In the entries below, find the lines that contain the word "joints" and copy them.

Data supplied:
--- Begin ---

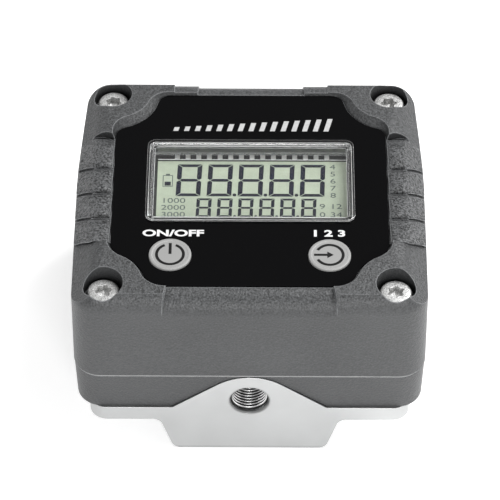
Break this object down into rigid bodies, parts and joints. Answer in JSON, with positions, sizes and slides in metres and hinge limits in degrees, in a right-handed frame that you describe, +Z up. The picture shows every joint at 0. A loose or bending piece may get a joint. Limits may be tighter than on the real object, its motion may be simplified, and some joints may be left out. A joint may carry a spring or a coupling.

--- End ---
--- Begin ---

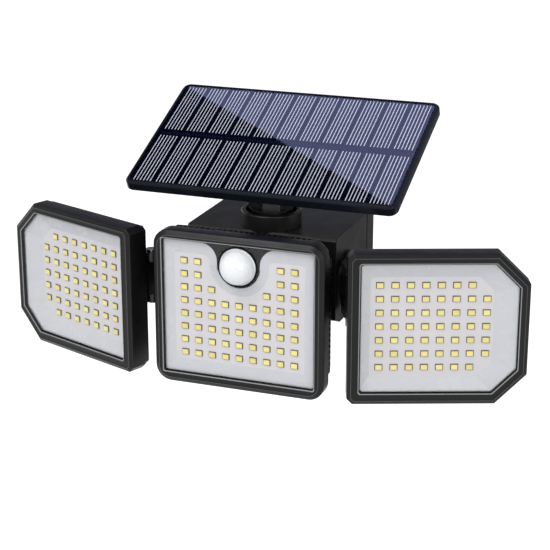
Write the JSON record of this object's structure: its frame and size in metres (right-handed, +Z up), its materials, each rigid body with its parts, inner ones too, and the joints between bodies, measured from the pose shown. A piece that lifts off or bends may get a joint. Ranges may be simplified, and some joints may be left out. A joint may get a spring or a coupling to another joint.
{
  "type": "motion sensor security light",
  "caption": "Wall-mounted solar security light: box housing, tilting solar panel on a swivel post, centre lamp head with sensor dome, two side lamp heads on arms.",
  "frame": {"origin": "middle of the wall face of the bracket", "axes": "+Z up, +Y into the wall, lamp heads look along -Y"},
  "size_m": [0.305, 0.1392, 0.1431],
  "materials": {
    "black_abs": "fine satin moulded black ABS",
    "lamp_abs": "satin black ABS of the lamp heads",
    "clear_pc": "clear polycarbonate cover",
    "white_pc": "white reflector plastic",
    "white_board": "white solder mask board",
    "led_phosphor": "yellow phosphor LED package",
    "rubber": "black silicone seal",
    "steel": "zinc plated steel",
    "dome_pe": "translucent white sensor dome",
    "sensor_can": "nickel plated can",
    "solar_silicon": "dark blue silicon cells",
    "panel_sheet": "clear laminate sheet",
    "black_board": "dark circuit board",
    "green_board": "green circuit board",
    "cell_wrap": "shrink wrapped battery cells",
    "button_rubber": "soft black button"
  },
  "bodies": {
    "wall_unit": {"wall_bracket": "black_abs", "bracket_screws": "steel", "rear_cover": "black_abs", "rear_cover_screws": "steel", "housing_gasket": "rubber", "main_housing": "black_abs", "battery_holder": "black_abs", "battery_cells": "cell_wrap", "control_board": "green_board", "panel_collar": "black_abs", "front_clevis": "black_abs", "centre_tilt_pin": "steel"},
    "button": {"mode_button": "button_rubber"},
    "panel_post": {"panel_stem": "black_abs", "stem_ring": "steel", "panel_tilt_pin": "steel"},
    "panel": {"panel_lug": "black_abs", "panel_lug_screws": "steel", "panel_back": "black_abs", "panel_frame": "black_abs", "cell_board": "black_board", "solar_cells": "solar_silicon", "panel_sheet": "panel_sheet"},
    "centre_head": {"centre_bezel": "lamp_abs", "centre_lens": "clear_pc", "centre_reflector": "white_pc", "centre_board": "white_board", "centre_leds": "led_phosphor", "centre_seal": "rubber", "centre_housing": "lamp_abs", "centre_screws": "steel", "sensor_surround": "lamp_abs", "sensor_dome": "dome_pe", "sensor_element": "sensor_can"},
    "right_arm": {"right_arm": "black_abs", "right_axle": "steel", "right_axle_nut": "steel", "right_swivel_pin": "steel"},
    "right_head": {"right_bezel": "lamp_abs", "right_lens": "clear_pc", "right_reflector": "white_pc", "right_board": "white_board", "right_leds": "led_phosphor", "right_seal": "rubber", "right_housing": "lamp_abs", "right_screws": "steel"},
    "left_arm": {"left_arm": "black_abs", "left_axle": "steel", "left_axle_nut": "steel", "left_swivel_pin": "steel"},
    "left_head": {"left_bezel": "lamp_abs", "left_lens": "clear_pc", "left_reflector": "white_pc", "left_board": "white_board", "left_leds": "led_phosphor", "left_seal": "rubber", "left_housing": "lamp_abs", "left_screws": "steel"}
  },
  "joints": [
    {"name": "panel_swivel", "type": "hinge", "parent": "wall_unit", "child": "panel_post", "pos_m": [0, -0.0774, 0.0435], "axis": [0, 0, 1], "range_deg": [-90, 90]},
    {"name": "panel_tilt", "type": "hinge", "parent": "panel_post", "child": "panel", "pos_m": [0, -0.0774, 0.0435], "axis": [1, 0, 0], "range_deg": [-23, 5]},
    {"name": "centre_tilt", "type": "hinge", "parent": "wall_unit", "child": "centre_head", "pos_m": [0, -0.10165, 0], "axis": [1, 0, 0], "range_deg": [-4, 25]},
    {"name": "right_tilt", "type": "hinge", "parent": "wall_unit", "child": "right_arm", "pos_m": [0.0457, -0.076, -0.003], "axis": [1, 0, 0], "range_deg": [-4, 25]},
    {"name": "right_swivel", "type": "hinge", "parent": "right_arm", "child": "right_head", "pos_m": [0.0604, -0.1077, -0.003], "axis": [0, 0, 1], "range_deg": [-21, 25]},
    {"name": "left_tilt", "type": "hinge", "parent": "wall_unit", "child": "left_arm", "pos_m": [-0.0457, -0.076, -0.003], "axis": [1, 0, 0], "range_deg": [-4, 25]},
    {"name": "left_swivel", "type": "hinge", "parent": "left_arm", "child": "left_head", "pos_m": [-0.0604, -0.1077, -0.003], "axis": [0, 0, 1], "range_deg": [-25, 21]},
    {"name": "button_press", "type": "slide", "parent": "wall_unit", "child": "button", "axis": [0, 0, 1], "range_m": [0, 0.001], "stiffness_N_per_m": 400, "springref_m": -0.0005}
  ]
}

--- End ---

Exercise solution:
Break this object down into rigid bodies, parts and joints. Answer in JSON, with positions, sizes and slides in metres and hinge limits in degrees, in a right-handed frame that you describe, +Z up. The picture shows every joint at 0. A loose or bending piece may get a joint. Limits may be tighter than on the real object, its motion may be simplified, and some joints may be left out. A joint may carry a spring or a coupling.
Write the JSON record of this object's structure: its frame and size in metres (right-handed, +Z up), its materials, each rigid body with its parts, inner ones too, and the joints between bodies, measured from the pose shown. A piece that lifts off or bends may get a joint. Ranges may be simplified, and some joints may be left out. A joint may get a spring or a coupling to another joint.
  "joints": [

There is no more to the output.